Institute Hall fulfills RIT’s vision of bringing state-of-the-art science facilities together with community amenities like a café, a rain garden, and a study space located in an elevated bridge that connects Institute Hall with an adjoining building. Its ground floor is raised five to six feet to provide better views throughout. The building’s spaces attract the wider campus community and foster collaboration between science students.
“We are thrilled to have designed a facility that meets RIT’s goals for sustainability,” said Jim Crispino, president of Francis Cauffman. “Additionally, we are very excited to have collaborated with RIT on a building that creates a new way for science students to work and study together.”
Referred to as the “Brick City,” RIT is well known for its large collection of Modernist brick buildings. Institute Hall plays with this tradition. Unlike the more solid buildings on campus, it has a transparent, glazed core that is wrapped in a red brick shell, with a traditional rectangular brick wall on its west face and a striking curved glass façade on its north face. The brick sections house labs, while the glass encloses offices and classrooms, allowing in daylight.

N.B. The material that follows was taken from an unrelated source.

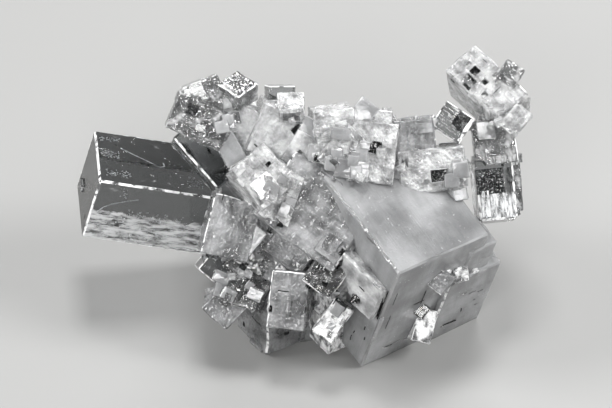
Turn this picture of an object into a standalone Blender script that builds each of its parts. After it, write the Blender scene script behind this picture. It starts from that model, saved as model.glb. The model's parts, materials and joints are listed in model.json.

The building has 12, 750-sq.-ft. dedicated faculty research labs, a 2,500-sq.-ft. chemical engineering unit operations teaching lab, a vivarium, classrooms for training healthcare-related professionals, and an environmentally controlled laser research lab, among other state-of-the-art scientific research facilities. The ground floor includes classrooms for the general campus, which serve to promote movement, while the upper floors mix student spaces and classrooms with faculty offices in order to facilitate interaction between students and faculty.
The team is targeting LEED Gold certification. Sustainable elements include a “green data center” that uses air from outside, instead of MEP cooling, as well as a rain garden on the building’s east side.